As for its constitution, in December 1919, the French National Committee chaired by Émile Picard and of which Gabriel Koenigs is the Secretary general and Henri Galbrun the Secretary, had taken in hand the organisation of the International Congress of Mathematicians. The young elite of mathematicians that France had sent to the University of Strasbourg could not fail to make the most eager reception at the request of the French National Committee. These gentlemen immediately constituted a local committee which had all the latitude to organise itself first and to then organise on the spot the multiple elements necessary for the holding of a Congress.

The President of this Local Committee is Henri Villat, the Secretary René Thiry, the Treasurer Georges Valiron.

The Congress was held on non-communal but individual invitations, addressed by the French National Committee itself, which also centralised all the proposals for Lectures and Communications.

The local committee had the heavy burden of ensuring the material service by providing the members of the Congress with accommodation, by arranging suitable premises for the plenary sessions and those of the Sections, by regulating the functioning of the latter, by arranging excursions for the members of the Congress, arranging walks and visits to museums and monuments whose beauties or memories make the glory of Strasbourg. Finally, or rather, first of all, we had to think that none of this could be done without money and that the contributions requested from members of the Congress would not suffice, under penalty of being prohibitive, to cover the expenses of Congress. These expenses do not consist solely of costs for receptions, banquets, postage, circulars and allowances to auxiliary staff. We must also think about the impression of the Communications made at the Congress and the work presented there.

Nothing less than the admirable skill and devotion deployed by the Board of the Local Committee was needed to overcome these difficulties.

René Thiry organised with meticulous care and perfect order the distribution of accommodation, and all the members of the Congress are deeply grateful to him for the concerns which, thanks to him, have been avoided on this subject. He was strongly assisted in this task by the Syndicate of Initiative and Propaganda, whose assistance made it possible to establish a reception for members of the Congress when they left the station and which also greatly facilitated the question of accommodation.

We owe a special mention to Professor Delcourt who so beautifully organised the evening offered by the Committee to the members of the Congress on the first day of the Congress.

The Commissioner General, for his part, was kind enough to offer a lunch to the members of the Congress who, through me, expressed their gratitude to him. Thanks again to the Society of Friends of the University, and to the Strasbourg Municipality, who both agreed to give receptions in our honour.

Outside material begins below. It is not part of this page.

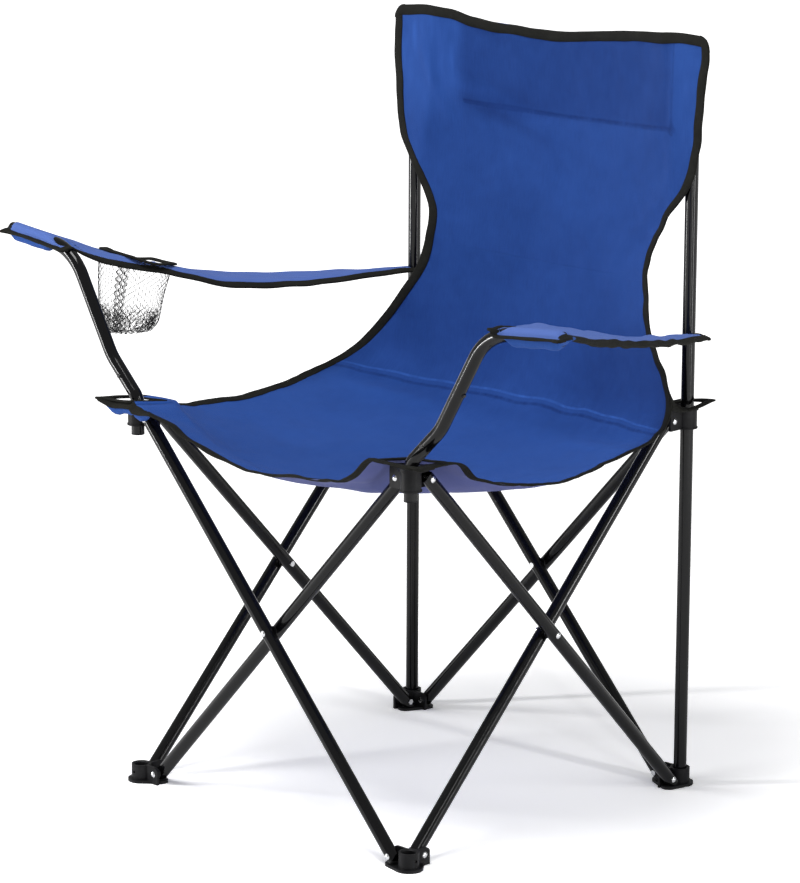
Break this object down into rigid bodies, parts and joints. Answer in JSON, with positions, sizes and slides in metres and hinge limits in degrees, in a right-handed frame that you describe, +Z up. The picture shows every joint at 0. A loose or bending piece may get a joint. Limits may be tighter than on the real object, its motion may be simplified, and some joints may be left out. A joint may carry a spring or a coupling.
{
  "type": "folding camp chair",
  "caption": "Folding camp chair with a crossed-tube frame, a one-piece cloth sling seat and back, strap armrests on bent tubes and a net cup holder.",
  "frame": {"origin": "on the ground, midway between the four feet; the bounding box's middle lies 6 mm in front of it", "axes": "+Z up, -Y the way the sitter faces, +X to the sitter's left"},
  "size_m": [0.8402, 0.4711, 0.803],
  "materials": {
    "tube_paint": "glossy black powder coat on thin steel tube",
    "rivet_steel": "bright zinc-plated rivet",
    "moulding": "fine-grained black nylon",
    "cloth": "plain-woven polyester with a coated back",
    "tape": "folded grosgrain binding tape",
    "net": "knitted hexagonal mesh"
  },
  "bodies": {
    "rear_left_stand": {"foot_rear_left": "moulding", "foot_rivets_rear_left": "rivet_steel", "post_left": "tube_paint", "post_cap_left": "moulding", "post_pocket_left": "cloth", "sling": "cloth"},
    "left_outer_leg": {"leg_left_outer": "tube_paint", "cross_rivet_left": "rivet_steel", "cross_washer_left": "moulding"},
    "left_inner_leg": {"leg_left_inner": "tube_paint"},
    "front_left_foot": {"foot_front_left": "moulding", "foot_rivets_front_left": "rivet_steel"},
    "rear_left_hub": {"hub_rear_left": "moulding", "hub_rivets_rear_left": "rivet_steel", "corner_tab_rear_left": "tape"},
    "front_left_hub": {"hub_front_left": "moulding", "hub_rivets_front_left": "rivet_steel", "arm_tube_left": "tube_paint", "arm_collar_left": "moulding", "arm_rivets_left": "rivet_steel", "arm_plugs_left": "moulding", "corner_tab_front_left": "tape", "armrest_left": "cloth"},
    "rear_inner_leg": {"leg_rear_inner": "tube_paint"},
    "rear_outer_leg": {"leg_rear_outer": "tube_paint", "cross_rivet_rear": "rivet_steel", "cross_washer_rear": "moulding"},
    "rear_right_stand": {"foot_rear_right": "moulding", "foot_rivets_rear_right": "rivet_steel", "post_right": "tube_paint", "post_cap_right": "moulding", "post_pocket_right": "cloth"},
    "rear_right_hub": {"hub_rear_right": "moulding", "hub_rivets_rear_right": "rivet_steel", "corner_tab_rear_right": "tape"},
    "front_outer_leg": {"leg_front_outer": "tube_paint", "cross_rivet_front": "rivet_steel", "cross_washer_front": "moulding"},
    "front_inner_leg": {"leg_front_inner": "tube_paint"},
    "front_right_hub": {"hub_front_right": "moulding", "hub_rivets_front_right": "rivet_steel", "arm_tube_right": "tube_paint", "arm_collar_right": "moulding", "arm_rivets_right": "rivet_steel", "arm_plugs_right": "moulding", "corner_tab_front_right": "tape", "armrest_right": "cloth", "cup_net": "net"},
    "front_right_foot": {"foot_front_right": "moulding", "foot_rivets_front_right": "rivet_steel"},
    "right_inner_leg": {"leg_right_inner": "tube_paint"},
    "right_outer_leg": {"leg_right_outer": "tube_paint", "cross_rivet_right": "rivet_steel", "cross_washer_right": "moulding"}
  },
  "joints": [
    {"name": "fold", "type": "hinge", "parent": "rear_left_stand", "child": "left_outer_leg", "pos_m": [0.2085, 0.184, 0.011], "axis": [-1, 0, 0], "range_deg": [0, 40], "deforming": ["sling"]},
    {"name": "left_cross", "type": "hinge", "parent": "left_outer_leg", "child": "left_inner_leg", "pos_m": [0.1933, 0, 0.207], "axis": [1, 0, 0], "range_deg": [0, 80]},
    {"name": "front_left_foot_pivot", "type": "hinge", "parent": "left_inner_leg", "child": "front_left_foot", "pos_m": [0.1933, -0.184, 0.011], "axis": [-1, 0, 0], "range_deg": [0, 40]},
    {"name": "rear_left_hub_pivot", "type": "hinge", "parent": "left_inner_leg", "child": "rear_left_hub", "pos_m": [0.1933, 0.184, 0.403], "axis": [-1, 0, 0], "range_deg": [0, 40]},
    {"name": "front_left_hub_pivot", "type": "hinge", "parent": "left_outer_leg", "child": "front_left_hub", "pos_m": [0.2085, -0.184, 0.403], "axis": [1, 0, 0], "range_deg": [0, 40], "deforming": ["armrest_left"]},
    {"name": "rear_inner_foot_pivot", "type": "hinge", "parent": "rear_left_stand", "child": "rear_inner_leg", "pos_m": [0.184, 0.1933, 0.011], "axis": [0, 1, 0], "range_deg": [0, 40]},
    {"name": "rear_cross", "type": "hinge", "parent": "rear_inner_leg", "child": "rear_outer_leg", "pos_m": [0, 0.2085, 0.207], "axis": [0, -1, 0], "range_deg": [0, 80]},
    {"name": "rear_right_foot_pivot", "type": "hinge", "parent": "rear_outer_leg", "child": "rear_right_stand", "pos_m": [-0.184, 0.2085, 0.011], "axis": [0, 1, 0], "range_deg": [0, 40]},
    {"name": "rear_right_hub_pivot", "type": "hinge", "parent": "rear_inner_leg", "child": "rear_right_hub", "pos_m": [-0.184, 0.1933, 0.403], "axis": [0, -1, 0], "range_deg": [0, 40]},
    {"name": "front_outer_foot_pivot", "type": "hinge", "parent": "front_left_foot", "child": "front_outer_leg", "pos_m": [0.184, -0.2085, 0.011], "axis": [0, 1, 0], "range_deg": [0, 40]},
    {"name": "front_cross", "type": "hinge", "parent": "front_outer_leg", "child": "front_inner_leg", "pos_m": [0, -0.1933, 0.207], "axis": [0, -1, 0], "range_deg": [0, 80]},
    {"name": "front_right_hub_pivot", "type": "hinge", "parent": "front_outer_leg", "child": "front_right_hub", "pos_m": [-0.184, -0.2085, 0.403], "axis": [0, -1, 0], "range_deg": [0, 40], "deforming": ["armrest_right"]},
    {"name": "front_right_foot_pivot", "type": "hinge", "parent": "front_inner_leg", "child": "front_right_foot", "pos_m": [-0.184, -0.1933, 0.011], "axis": [0, 1, 0], "range_deg": [0, 40]},
    {"name": "right_inner_foot_pivot", "type": "hinge", "parent": "rear_right_stand", "child": "right_inner_leg", "pos_m": [-0.1933, 0.184, 0.011], "axis": [-1, 0, 0], "range_deg": [0, 40]},
    {"name": "right_cross", "type": "hinge", "parent": "right_inner_leg", "child": "right_outer_leg", "pos_m": [-0.2085, 0, 0.207], "axis": [1, 0, 0], "range_deg": [0, 80]}
  ],
  "couplings": [
    {"joint": "left_cross", "follows": "fold", "ratio": 2},
    {"joint": "front_left_foot_pivot", "follows": "fold", "ratio": 1},
    {"joint": "rear_left_hub_pivot", "follows": "fold", "ratio": 1},
    {"joint": "front_left_hub_pivot", "follows": "fold", "ratio": 1},
    {"joint": "rear_inner_foot_pivot", "follows": "fold", "ratio": 1},
    {"joint": "rear_cross", "follows": "fold", "ratio": 2},
    {"joint": "rear_right_foot_pivot", "follows": "fold", "ratio": 1},
    {"joint": "rear_right_hub_pivot", "follows": "fold", "ratio": 1},
    {"joint": "front_outer_foot_pivot", "follows": "fold", "ratio": 1},
    {"joint": "front_cross", "follows": "fold", "ratio": 2},
    {"joint": "front_right_hub_pivot", "follows": "fold", "ratio": 1},
    {"joint": "front_right_foot_pivot", "follows": "fold", "ratio": 1},
    {"joint": "right_inner_foot_pivot", "follows": "fold", "ratio": 1},
    {"joint": "right_cross", "follows": "fold", "ratio": 2}
  ]
}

What thanks should we not also owe to G Kern, the distinguished President of the Society of Sciences, Agriculture and Arts of the Bas-Rhin, who had the gracious care to receive within his Society the members of the Congress who had the honour to meet there with the elite of the Strasbourg Society. We cannot forget either the splendid concert which was given to us by artists of choice, or the choir of young singers whose characteristic costume and large black bow will always symbolise Alsace in its most charming patriotic way.

In organising large excursions, General Fetter and Colonel Holtzapfell have very kindly worked to make them as easy and as inexpensive as possible. They are entitled to all our gratitude.

But the one to whom our recognition is particularly acquired is the President of the Local Committee, Henri Villat. What must be said about him is too true for his modesty to be offended.

If the Congress was able to find the necessary financial resources, we owe it is to his persevering efforts, to its tireless efforts. He was able to find in himself, in his patriotic and scientific faith, the strength to makes it work, the word that persuades. I asked him the other day how he had been able to get so many successful memberships. "I talked about Science and France," he replied. And this answer gives a singular moral value to the enumeration that I owe you and whose length you are going to undergo.

To all these patriotic and generous donors, I say from the bottom of my heart: thank you!

Henri Villat himself told me that he would never have reached such a high figure without the advice or the discreet personal action of many devoted intermediaries who assisted him in his tireless propaganda. We extend our sincere thanks to all, and in particular to Émile Schwoerer, Correspondent of the Institut de France, whose activity has been particularly effective.

And now, Gentlemen, I would fail in my duties if I did not renew in a special way, on behalf of the members of the Congress, all our thanks to Commissioner General Alapetite who, after having granted the Congress a significant subsidy, has received multiple testimonies of his benevolence and who was kind enough, despite his heavy workload, to agree to chair this closing meeting.

Let us also renew our thanks to the Municipality of Strasbourg which, after having granted us a subsidy of 5,000 francs, has not ceased to give us its support. Our thanks to the Rector of the University, who liberally made available to us the spacious premises of the University of Strasbourg and so happily opened our Congress on 22 September.

Finally, our thanks to all those who we do not forget, but whose long list of names we cannot read here, and whose assistance has been precious to us.

However, I would like to say a special word to the ladies of Strasbourg who have helped their husbands in their arduous task or who have created an atmosphere of friendship around the Congress favourable to its success. Thank you to these good and valiant French women.

Gentlemen,

The French and their friends came to Strasbourg, met there with the Alsatian soul, they experienced the extreme sensitivity it manifests in contact with everything related to the great homeland, France, and its glory. Strasbourg, for its part, understood the gesture of these friendly mathematicians who, by making Strasbourg the seat of the first international post-war Congress and by organising it there according to the wish of its heart, undoubtedly had the deep desire to give:
in Alsace a testimony of deep affection,
to others an example to follow,
and still others a lesson to ponder.